We can obtain an expected $O(n)$ solution by replacing the balanced binary search tree with a hash table, and changing the cutoff to $n \geq m/2$ versus $n \leq m/2$.

Answer 2

Another approach is to use format-preserving encryption (e.g., a Feistel cipher) to build a pseudorandom permutation on the domain $\{0,1,\dots,m-1\}$, then encrypt the sequence $0,1,\dots,n-1$ and output the encrypted sequence. The randomness of this will be dependent upon cryptographic assumptions, and it might or might not perform as well as the other alternatives in practice.

If we use the Feistel cipher construction, then I would expect the running time of each encryption to be $O(|m|)$, so the running time to generate the full sequence to be $O(n \cdot |m|)$. However, expressing asymptotic runtime in this way might be a bit misleading, as it assumes one can build a PRF on $\{0,1,\dots,m-1\}$ whose running time is $O(|m|)$. That is indeed possible under suitable cryptographic assumptions (e.g., that AES is secure), but it does require those unproven assumptions. So while this is an approach you could try if you want this for a practical purpose, it might not be very useful if your goal is to prove a theorem about computational complexity.

Answer 3

1. Make a binary tree/trie, starting with nothing in the trie
2. Pick a uniform random number over $\left[0,m\right)$
3. Pad the number to $|m|$ bits, adding leading zeros if necessary

4. Insert the number into the binary tree/trie, one bit at a time where a 0 bit means "left" and a 1 bit means "right", inserting nodes as necessary:

   

5. Every node in the binary tree/trie will keep track of the number of nodes underneath it in the binary tree/trie; it should be easy to maintain these tracking/values with no added complexity:

   

6. Based on the previous step, it is possible to compute how many unused-numbers are possible under each branch in the tree: Given the depth of the node and the height of the tree, and the "number of nodes underneath it" from the previous step, it is possible to calculate the number of "unused numbers" on each branch:

   

7. Using those numbers as weights, the next number should be computed by a weighted random selection of the branches. If a branch has a "unused numbers" weight of 0, then it will have zero chance of being selected, ensuring uniqueness.
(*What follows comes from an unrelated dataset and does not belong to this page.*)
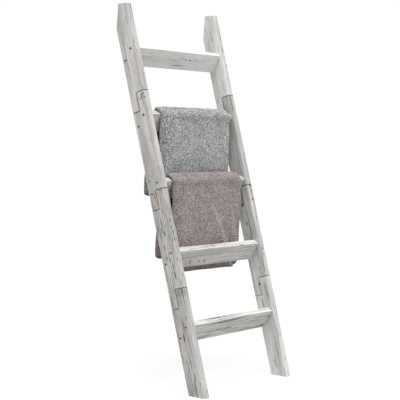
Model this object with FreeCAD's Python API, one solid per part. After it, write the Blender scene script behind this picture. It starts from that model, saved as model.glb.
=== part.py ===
"""Leaning ladder towel rack in white-washed pine, with two towels hung on it. Millimetres, +Z up.

The origin is on the floor, midway between the rails and midway between the front of the feet and the wall.
+X runs along the rungs and +Y points to the wall. Along a rail, "along" is the distance from the foot up the
rail's front edge and "depth" is the distance back from that edge.
"""
import FreeCAD, Part
import math
import os

# the whole ladder
overall_height = 1370.0
overall_width = 500.0
lean = 15.0                     # degrees from the vertical, top towards the wall
top_flat = 48.0                 # from the front edge of the top back to the wall
top_cut_set_back = 8.5          # how far the upper end of the wall cut stands clear of the wall

# stock
rail_thickness = 26.0
rail_depth = 70.0
rung_thickness = 26.0
rung_width = 72.0
worn_edge = 1.5                 # radius on every long edge

# rungs, from the floor up
rung_along = [236.0, 499.0, 751.0, 997.0, 1240.0]
rung_to_rail = 45.0             # degrees between a rung's wide face and the rail
rung_setback = 4.0              # centre of the rung behind the centre of the rail

# half-lap joints, from the floor up
lap_pitch = 355.0
lap_length = 68.0
shoulder_gap = 1.0
seam_groove = 0.8               # depth of the eased edges along a seam

# screws
rung_screw_spacing = 48.0
rung_screw_length = 65.0
lap_screw_spacing = 24.0
lap_screw_length = 60.0
screw_radius = 2.1
head_radius = 4.0
head_height = 2.6
head_sink = 0.6                 # head below the wood's face
point_length = 6.0
recess_width = 1.0
recess_depth = 1.4

# towels
towel_width = 394.0
towel_thickness = 10.0          # folded double, so two layers of terry
towel_gap = 0.5                 # air between cloth and rung
towels = {
    "mauve_towel": {"rung": 2, "centre_x": -2.0, "length": 678.0, "back_drop": 234.0, "front_tilt": 1.2,
                    "back_tilt": 2.5},
    "grey_towel": {"rung": 3, "centre_x": 8.0, "length": 686.0, "back_drop": 247.0, "front_tilt": 3.8,
                   "back_tilt": 2.0},
}

# worked out from the sizes above
lean_sin = math.sin(math.radians(lean))
lean_cos = math.cos(math.radians(lean))
rung_tilt = math.radians(rung_to_rail - lean)
total_depth = overall_height * lean_sin / lean_cos + top_flat
foot_y = -total_depth / 2
wall_y = total_depth / 2
inner_x = overall_width / 2 - rail_thickness
lap_along = [lap_pitch * (i + 1) for i in range(3)]
section_names = ["foot", "lower", "upper", "top"]


def at(x, along, depth):
    """A point on the ladder, from its place across, along and through the rails."""
    y = foot_y + along * lean_sin + depth * lean_cos
    return FreeCAD.Vector(x, y, along * lean_cos - depth * lean_sin)


def prism(points, width):
    """A solid on a closed outline of points, swept along +X."""
    face = Part.Face(Part.makePolygon(points + points[:1]))
    return face.extrude(FreeCAD.Vector(width, 0, 0))


def soften_long_edges(solid, direction, radius):
    """Round the edges that run along the grain."""
    long_edges = []
    for edge in solid.Edges:
        run = edge.Vertexes[-1].Point - edge.Vertexes[0].Point
        if edge.Length > 60 and abs(run.normalize().dot(direction)) > 0.99:
            long_edges.append(edge)
    return solid.makeFillet(radius, long_edges)


def rail(x):
    """One whole rail with its near face at x: level foot, level top and a cut behind it that meets the wall."""
    cut_low = (wall_y - foot_y - rail_depth / lean_cos) * lean_cos / lean_sin
    outline = [
        FreeCAD.Vector(x, foot_y, 0),
        FreeCAD.Vector(x, foot_y + rail_depth / lean_cos, 0),
        FreeCAD.Vector(x, wall_y, cut_low),
        FreeCAD.Vector(x, wall_y - top_cut_set_back, overall_height),
        FreeCAD.Vector(x, wall_y - top_flat, overall_height),
    ]
    along_rail = FreeCAD.Vector(0, lean_sin, lean_cos)
    return soften_long_edges(prism(outline, rail_thickness), along_rail, worn_edge)


def section_block(x, number):
    """The stretch of rail that one section takes, stepped where it laps its neighbours."""
    half = lap_length / 2
    clear = 60.0
    middle = rail_depth / 2
    front_low, back_low = -clear, -clear
    if number > 0:
        front_low = lap_along[number - 1] + half + shoulder_gap / 2
        back_low = lap_along[number - 1] - half + shoulder_gap / 2
    front_high, back_high = overall_height + 2 * clear, overall_height + 2 * clear
    if number < 3:
        front_high = lap_along[number] + half - shoulder_gap / 2
        back_high = lap_along[number] - half - shoulder_gap / 2
    corners = [(-clear, front_low), (middle, front_low), (middle, back_low), (rail_depth + clear, back_low),
               (rail_depth + clear, back_high), (middle, back_high), (middle, front_high), (-clear, front_high)]
    outline = []
    for depth, along in corners:
        point = at(x - 1, along, depth)
        if not outline or (point - outline[-1]).Length > 0.01:
            outline.append(point)
    return prism(outline, rail_thickness + 2)


def groove(start, end):
    """A square bar on its corner, which cuts a V along a seam."""
    side = seam_groove * math.sqrt(2)
    bar = Part.makeBox(side, side, (end - start).Length)
    bar.rotate(FreeCAD.Vector(0, 0, 0), FreeCAD.Vector(0, 0, 1), 45)
    bar.translate(FreeCAD.Vector(0, -seam_groove, 0))
    turn = FreeCAD.Rotation(FreeCAD.Vector(0, 0, 1), end - start)
    if abs((end - start).normalize().x) < 0.5:
        across = turn.multVec(FreeCAD.Vector(1, 0, 0))
        roll = math.degrees(math.atan2(across.cross(FreeCAD.Vector(1, 0, 0)).Length, across.x))
        turn = turn.multiply(FreeCAD.Rotation(FreeCAD.Vector(0, 0, 1), roll))
    bar.Placement = FreeCAD.Placement(start, turn).multiply(bar.Placement)
    return bar


def lap_grooves(x, centre):
    """The eased seam of one lap on both wide faces, the front edge and the back edge."""
    high, low = centre + lap_length / 2, centre - lap_length / 2
    middle = rail_depth / 2
    grooves = []
    for face in (x, x + rail_thickness):
        grooves.append(groove(at(face, high, -1), at(face, high, middle)))
        grooves.append(groove(at(face, low, middle), at(face, high, middle)))
        grooves.append(groove(at(face, low, middle), at(face, low, rail_depth + 1)))
    grooves.append(groove(at(x - 1, high, 0), at(x + rail_thickness + 1, high, 0)))
    grooves.append(groove(at(x - 1, low, rail_depth), at(x + rail_thickness + 1, low, rail_depth)))
    return grooves


def screw(head_centre, direction, length):
    """A countersunk wood screw: cone head with a cross recess, plain shank, point."""
    profile = [
        FreeCAD.Vector(0, 0, 0), FreeCAD.Vector(head_radius, 0, 0),
        FreeCAD.Vector(screw_radius, 0, head_height), FreeCAD.Vector(screw_radius, 0, length - point_length),
        FreeCAD.Vector(0, 0, length),
    ]
    solid = Part.Face(Part.makePolygon(profile + profile[:1]))
    solid = solid.revolve(FreeCAD.Vector(0, 0, 0), FreeCAD.Vector(0, 0, 1), 360)
    plain = solid.copy()
    for turn in (0, 90):
        slot = Part.makeBox(2 * screw_radius, recess_width, recess_depth)
        slot.translate(FreeCAD.Vector(-screw_radius, -recess_width / 2, 0))
        slot.rotate(FreeCAD.Vector(0, 0, 0), FreeCAD.Vector(0, 0, 1), turn)
        solid = solid.cut(slot)
    place = FreeCAD.Placement(head_centre, FreeCAD.Rotation(FreeCAD.Vector(0, 0, 1), direction))
    sink = Part.makeCylinder(head_radius, 2 * head_sink, FreeCAD.Vector(0, 0, -2 * head_sink))
    hole = plain.fuse(sink).removeSplitter()
    for shape in (solid, hole):
        shape.Placement = place
    return solid, hole


def rung_axis(number):
    """Centre of a rung's section in the middle of the ladder."""
    return at(0, rung_along[number], rail_depth / 2 + rung_setback)


def rung_directions():
    """Unit vectors of a rung's section: up its wide face, and out of its front face."""
    up = FreeCAD.Vector(0, -math.sin(rung_tilt), math.cos(rung_tilt))
    out = FreeCAD.Vector(0, -math.cos(rung_tilt), -math.sin(rung_tilt))
    return up, out


def rung_corners(number):
    """Corners of a rung's section: front top, back top, back bottom, front bottom."""
    up, out = rung_directions()
    centre = rung_axis(number)
    half_width, half_thick = rung_width / 2, rung_thickness / 2
    return [centre + up * a * half_width + out * b * half_thick for a, b in ((1, 1), (1, -1), (-1, -1), (-1, 1))]


def rung(number):
    """A board between the rails, with its lower back corner planed flush with the backs of the rails."""
    outline = [FreeCAD.Vector(-inner_x, p.y, p.z) for p in rung_corners(number)]
    board = prism(outline, 2 * inner_x)
    along = rung_along[number]
    behind = [at(-inner_x - 1, along + a, rail_depth + d) for a, d in ((-90, 0), (90, 0), (90, 30), (-90, 30))]
    board = board.cut(prism(behind, 2 * inner_x + 2))
    return soften_long_edges(board, FreeCAD.Vector(1, 0, 0), worn_edge)


def rung_screw_places(number, side):
    """Heads of the two screws at one end of a rung, and the way that they are driven."""
    up, _ = rung_directions()
    centre = rung_axis(number) + FreeCAD.Vector(side * (overall_width / 2 - head_sink), 0, 0)
    step = up * (rung_screw_spacing / 2)
    return [(centre + step, FreeCAD.Vector(-side, 0, 0)), (centre - step, FreeCAD.Vector(-side, 0, 0))]


def lap_screw_places(number, side):
    """Heads of the two screws that close a lap from behind, and the way that they are driven."""
    x = side * (overall_width - rail_thickness) / 2
    forwards = FreeCAD.Vector(0, -lean_cos, lean_sin)
    places = []
    for step in (-lap_screw_spacing / 2, lap_screw_spacing / 2):
        places.append((at(x, lap_along[number] + step, rail_depth - head_sink), forwards))
    return places


def towel(settings):
    """A towel folded over a rung: front drop, three bends round the rung's corners, back drop."""
    front_top, back_top, back_bottom, _ = rung_corners(settings["rung"])
    up, out = rung_directions()
    gap, thick = towel_gap, towel_thickness
    front_tilt, back_tilt = math.radians(settings["front_tilt"]), math.radians(settings["back_tilt"])
    back_bend = FreeCAD.Vector(0, back_bottom.y + gap, back_bottom.z + gap)
    corners = [front_top + (up + out) * gap, back_top + (up - out) * gap, back_bend]
    over = (corners[1] - corners[0]).Length + (corners[2] - corners[1]).Length
    turned = math.pi * thick / 2
    front_drop = settings["length"] - settings["back_drop"] - over - turned
    front_hem = corners[0] + FreeCAD.Vector(0, math.sin(front_tilt), -math.cos(front_tilt)) * front_drop
    back_hem = back_bend + FreeCAD.Vector(0, math.sin(back_tilt), -math.cos(back_tilt)) * settings["back_drop"]
    inner = [front_hem] + corners + [back_hem]
    edges = [Part.LineSegment(a, b).toShape() for a, b in zip(inner, inner[1:])]
    normals = []
    for a, b in zip(inner, inner[1:]):
        run = (b - a).normalize()
        normals.append(FreeCAD.Vector(0, -run.z, run.y))
    outer_lines = [(a + n * thick, b + n * thick) for a, b, n in zip(inner, inner[1:], normals)]
    edges.append(Part.LineSegment(inner[0], outer_lines[0][0]).toShape())
    for i, (start, end) in enumerate(outer_lines):
        edges.append(Part.LineSegment(start, end).toShape())
        if i + 1 < len(outer_lines):
            middle = inner[i + 1] + (normals[i] + normals[i + 1]).normalize() * thick
            edges.append(Part.Arc(end, middle, outer_lines[i + 1][0]).toShape())
    edges.append(Part.LineSegment(outer_lines[-1][1], inner[-1]).toShape())
    face = Part.Face(Part.Wire(Part.__sortEdges__(edges)))
    face.translate(FreeCAD.Vector(settings["centre_x"] - towel_width / 2, 0, 0))
    return face.extrude(FreeCAD.Vector(towel_width, 0, 0))


def save(name, solids):
    """Write one node's solids, and stop if one of them isn't sound."""
    shape = solids[0] if len(solids) == 1 else Part.makeCompound(solids)
    if not shape.isValid() or shape.Volume <= 0:
        raise RuntimeError(name + " is not a sound solid")
    shape.exportStep("parts/" + name + ".step")
    print(name, len(shape.Solids), "solid(s)", round(shape.Volume / 1000, 2), "cm3")


def main():
    os.makedirs("parts", exist_ok=True)
    rail_holes = {-1: [], 1: []}
    board_holes = [[] for _ in rung_along]
    for side, side_name in ((-1, "left"), (1, "right")):
        near_x = -overall_width / 2 if side < 0 else inner_x
        for number in range(len(rung_along)):
            pairs = [screw(head, way, rung_screw_length) for head, way in rung_screw_places(number, side)]
            save("rung_%d_%s_screws" % (number + 1, side_name), [pair[0] for pair in pairs])
            rail_holes[side] += [pair[1] for pair in pairs]
            board_holes[number] += [pair[1] for pair in pairs]
        for number in range(len(lap_along)):
            pairs = [screw(head, way, lap_screw_length) for head, way in lap_screw_places(number, side)]
            save("%s_lap_%d_screws" % (side_name, number + 1), [pair[0] for pair in pairs])
            rail_holes[side] += [pair[1] for pair in pairs]
        whole = rail(near_x)
        for centre in lap_along:
            for cutter in lap_grooves(near_x, centre):
                whole = whole.cut(cutter)
        for hole in rail_holes[side]:
            whole = whole.cut(hole)
        for number, section_name in enumerate(section_names):
            piece = whole.common(section_block(near_x, number))
            save("%s_rail_%s_section" % (side_name, section_name), piece.Solids)
    for number in range(len(rung_along)):
        board = rung(number)
        for hole in board_holes[number]:
            board = board.cut(hole)
        save("rung_%d" % (number + 1), board.Solids)
    for name, settings in towels.items():
        save(name, [towel(settings)])


main()
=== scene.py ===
import bpy
import math
from mathutils import Euler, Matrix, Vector


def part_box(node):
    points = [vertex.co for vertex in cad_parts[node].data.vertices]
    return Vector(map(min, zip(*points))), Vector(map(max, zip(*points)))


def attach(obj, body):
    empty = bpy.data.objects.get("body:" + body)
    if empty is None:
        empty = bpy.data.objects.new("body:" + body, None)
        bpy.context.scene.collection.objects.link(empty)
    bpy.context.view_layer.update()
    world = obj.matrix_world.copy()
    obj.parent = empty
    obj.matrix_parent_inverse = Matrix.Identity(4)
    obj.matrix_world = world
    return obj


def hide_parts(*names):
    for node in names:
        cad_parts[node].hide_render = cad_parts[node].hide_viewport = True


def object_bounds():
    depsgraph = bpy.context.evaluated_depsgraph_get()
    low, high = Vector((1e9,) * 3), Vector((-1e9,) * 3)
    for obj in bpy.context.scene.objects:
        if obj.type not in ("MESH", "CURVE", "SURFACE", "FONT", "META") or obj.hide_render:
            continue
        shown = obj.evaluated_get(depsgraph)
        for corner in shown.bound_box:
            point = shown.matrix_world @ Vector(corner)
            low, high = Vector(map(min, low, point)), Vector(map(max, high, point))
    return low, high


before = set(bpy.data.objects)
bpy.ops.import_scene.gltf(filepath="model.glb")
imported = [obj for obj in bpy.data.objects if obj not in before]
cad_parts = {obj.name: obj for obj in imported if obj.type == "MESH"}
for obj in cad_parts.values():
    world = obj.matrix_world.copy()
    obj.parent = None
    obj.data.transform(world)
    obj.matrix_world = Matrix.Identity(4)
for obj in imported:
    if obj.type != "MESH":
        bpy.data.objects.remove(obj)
cadLow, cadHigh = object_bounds()
scene = bpy.context.scene
print("frame loaded,", len(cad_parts), "wooden parts, screws and towels")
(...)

8. Go to step 3 and repeat until $n$ numbers are selected.

Complexity (feel free to correct):

• Each insertion is $O(|m|)$, the depth of the binary tree/trie
• Maintaining the weights adds no complexity
• Choosing the random branches/bits would itself require a weighted random selection, for each branch/bit
• A simple weighted random selection could take $O(|m|)$ time, given a $O(1)$ fair coin tossing method
• Computing each number would therefore take |m| bit selections * O(|m|) time per selection * n integers = $O(n\cdot \left|m\right|^2)$

Answer 4

I stumbled upon this question looking for a more practical answer, so here is a more hands-on solution using Java code and 32-bit integers as example. The basic idea is to take an array $\left[0, 1, ... m-1\right]$, shuffle it, and return the first $n$ entries. The go-to shuffling algorithm is Fisher-Yates which can be stopped early, making our solution even more efficient. This leads to the following code:

int[] randIntsUniqDense( RandomGenerator rng, int m, int n )
{
  assert m >= n;
  var samples = IntStream.range(0,m).toArray();
  // Partial Fisher-Yates shuffle
  for( int i=0; i < n; i++ ) {
    int j = rng.nextInt(i,m);
    // swap i <-> j
    int sample = samples[j];
    samples[j] = samples[i];
    samples[i] = sample;
  }
  // Return requested number of samples
  return Arrays.copyOf(samples,n);
}

The implementation above requires $\mathcal{O}(m)$ operations due to the large samples array that we have to build. But it turns out we can do better. Instead of keeping track of the entire samples array, we can only keep track of the changes using a Hash Table. The following randIntsUniqSparse() method behaves identical to randIntsUniqDense() while only requiring $\mathcal{O}(n)$ operations:

int[] randIntsUniqSparse( RandomGenerator rng, int m, int n )
{
  assert m >= n;
  var results = new int[n];
  var changes = new HashMap<Integer,Integer>();
// Partial Fisher-Yates shuffle
  for( int i=0; i < n; i++ ) {
    int j = rng.nextInt(i,m);
    // swap i <-> j
    var sample = changes.remove(j);
    if( sample == null )
        sample = j;
if( i &lt; j ) {
  var displaced = changes.remove(i);
  if( displaced == null )
      displaced = i;
  changes.put(j,displaced);
}

results[i] = sample;

}
return results;
}

To accurately answer the question, we now have to check that randIntsUniqSparse can be generalized to arbitrary-length integers, using at most $\mathcal{O}(n*log(m))$ operations. The answer is yes, assuming that rng.nextInt(i,m) is an $\mathcal{O}(log(m))$ operation. That assumption may not be valid for pseudo-RNGs if the desired bits of randomness increase with $m$. Instead, You could use a Hardware RNG.